··· The data ···

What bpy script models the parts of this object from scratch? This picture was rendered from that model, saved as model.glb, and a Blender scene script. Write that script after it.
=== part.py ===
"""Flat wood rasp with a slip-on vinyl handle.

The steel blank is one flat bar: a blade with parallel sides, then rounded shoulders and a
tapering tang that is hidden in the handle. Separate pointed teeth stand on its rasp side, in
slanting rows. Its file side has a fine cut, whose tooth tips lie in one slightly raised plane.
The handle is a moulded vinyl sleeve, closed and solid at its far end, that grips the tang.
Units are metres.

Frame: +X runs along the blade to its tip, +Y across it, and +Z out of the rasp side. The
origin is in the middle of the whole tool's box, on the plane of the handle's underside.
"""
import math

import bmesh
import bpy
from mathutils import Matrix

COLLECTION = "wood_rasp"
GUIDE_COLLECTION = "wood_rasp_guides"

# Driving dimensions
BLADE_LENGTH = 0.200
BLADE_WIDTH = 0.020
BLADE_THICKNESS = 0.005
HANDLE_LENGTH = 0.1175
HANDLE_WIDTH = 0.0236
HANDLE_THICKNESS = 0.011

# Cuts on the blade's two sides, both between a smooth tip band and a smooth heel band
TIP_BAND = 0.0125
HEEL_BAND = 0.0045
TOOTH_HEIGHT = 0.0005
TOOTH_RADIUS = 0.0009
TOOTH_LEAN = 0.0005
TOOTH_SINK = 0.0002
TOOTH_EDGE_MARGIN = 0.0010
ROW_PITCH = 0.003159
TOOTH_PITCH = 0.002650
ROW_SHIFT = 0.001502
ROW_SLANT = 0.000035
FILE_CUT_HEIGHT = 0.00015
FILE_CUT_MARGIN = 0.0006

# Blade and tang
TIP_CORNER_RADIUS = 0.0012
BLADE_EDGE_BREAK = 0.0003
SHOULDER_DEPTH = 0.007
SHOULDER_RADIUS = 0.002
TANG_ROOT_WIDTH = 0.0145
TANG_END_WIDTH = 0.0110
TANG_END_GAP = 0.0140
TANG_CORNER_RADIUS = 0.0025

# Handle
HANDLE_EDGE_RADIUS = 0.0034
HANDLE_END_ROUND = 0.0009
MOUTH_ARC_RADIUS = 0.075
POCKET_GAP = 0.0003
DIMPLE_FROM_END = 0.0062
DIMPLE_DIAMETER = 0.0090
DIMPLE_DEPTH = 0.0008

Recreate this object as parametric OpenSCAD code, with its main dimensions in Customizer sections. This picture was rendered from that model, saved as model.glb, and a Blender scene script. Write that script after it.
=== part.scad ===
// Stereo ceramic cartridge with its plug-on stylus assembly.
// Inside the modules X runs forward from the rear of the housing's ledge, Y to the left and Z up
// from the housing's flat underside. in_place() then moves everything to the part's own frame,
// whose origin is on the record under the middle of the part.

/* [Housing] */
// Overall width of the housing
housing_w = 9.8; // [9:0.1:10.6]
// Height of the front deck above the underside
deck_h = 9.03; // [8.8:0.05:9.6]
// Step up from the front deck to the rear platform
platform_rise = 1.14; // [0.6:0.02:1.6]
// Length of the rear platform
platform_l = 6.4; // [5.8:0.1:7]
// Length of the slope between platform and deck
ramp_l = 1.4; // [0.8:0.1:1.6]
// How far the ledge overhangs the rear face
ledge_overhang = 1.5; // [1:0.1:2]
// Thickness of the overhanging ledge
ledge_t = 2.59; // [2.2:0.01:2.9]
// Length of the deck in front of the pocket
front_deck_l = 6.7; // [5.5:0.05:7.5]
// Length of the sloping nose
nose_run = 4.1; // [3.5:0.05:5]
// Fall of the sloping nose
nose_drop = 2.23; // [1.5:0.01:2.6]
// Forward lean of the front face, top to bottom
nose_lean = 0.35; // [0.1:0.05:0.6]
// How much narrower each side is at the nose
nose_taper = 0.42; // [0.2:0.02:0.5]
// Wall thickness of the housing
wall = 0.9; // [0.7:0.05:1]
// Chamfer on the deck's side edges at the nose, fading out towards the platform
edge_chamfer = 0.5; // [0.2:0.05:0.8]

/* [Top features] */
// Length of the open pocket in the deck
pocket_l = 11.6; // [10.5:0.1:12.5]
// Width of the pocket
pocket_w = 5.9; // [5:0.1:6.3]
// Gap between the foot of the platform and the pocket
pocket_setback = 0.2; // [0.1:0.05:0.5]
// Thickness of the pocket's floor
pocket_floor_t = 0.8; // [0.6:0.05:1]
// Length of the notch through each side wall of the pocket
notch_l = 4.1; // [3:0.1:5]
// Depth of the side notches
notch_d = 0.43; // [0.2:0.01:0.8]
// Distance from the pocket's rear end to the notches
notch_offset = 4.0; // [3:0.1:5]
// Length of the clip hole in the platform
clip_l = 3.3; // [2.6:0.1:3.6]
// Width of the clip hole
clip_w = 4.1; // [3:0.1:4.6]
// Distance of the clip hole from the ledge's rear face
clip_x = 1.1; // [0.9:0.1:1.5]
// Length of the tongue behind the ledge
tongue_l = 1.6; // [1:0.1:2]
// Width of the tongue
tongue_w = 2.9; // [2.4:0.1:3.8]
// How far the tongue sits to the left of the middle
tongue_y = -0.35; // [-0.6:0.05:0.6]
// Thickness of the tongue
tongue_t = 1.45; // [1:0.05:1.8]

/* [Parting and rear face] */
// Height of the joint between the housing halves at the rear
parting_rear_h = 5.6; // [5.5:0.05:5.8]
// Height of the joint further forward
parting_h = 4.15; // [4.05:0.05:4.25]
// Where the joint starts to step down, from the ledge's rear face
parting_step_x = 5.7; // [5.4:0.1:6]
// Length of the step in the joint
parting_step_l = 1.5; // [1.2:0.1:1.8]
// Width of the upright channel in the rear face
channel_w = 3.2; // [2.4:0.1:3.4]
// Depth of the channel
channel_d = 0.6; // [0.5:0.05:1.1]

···

## [Problem]
Write down again the exact lines running from the beginning of the data to the line containing "slip-on vinyl handle.", with both ends included.

## [Response]
What bpy script models the parts of this object from scratch? This picture was rendered from that model, saved as model.glb, and a Blender scene script. Write that script after it.
=== part.py ===
"""Flat wood rasp with a slip-on vinyl handle.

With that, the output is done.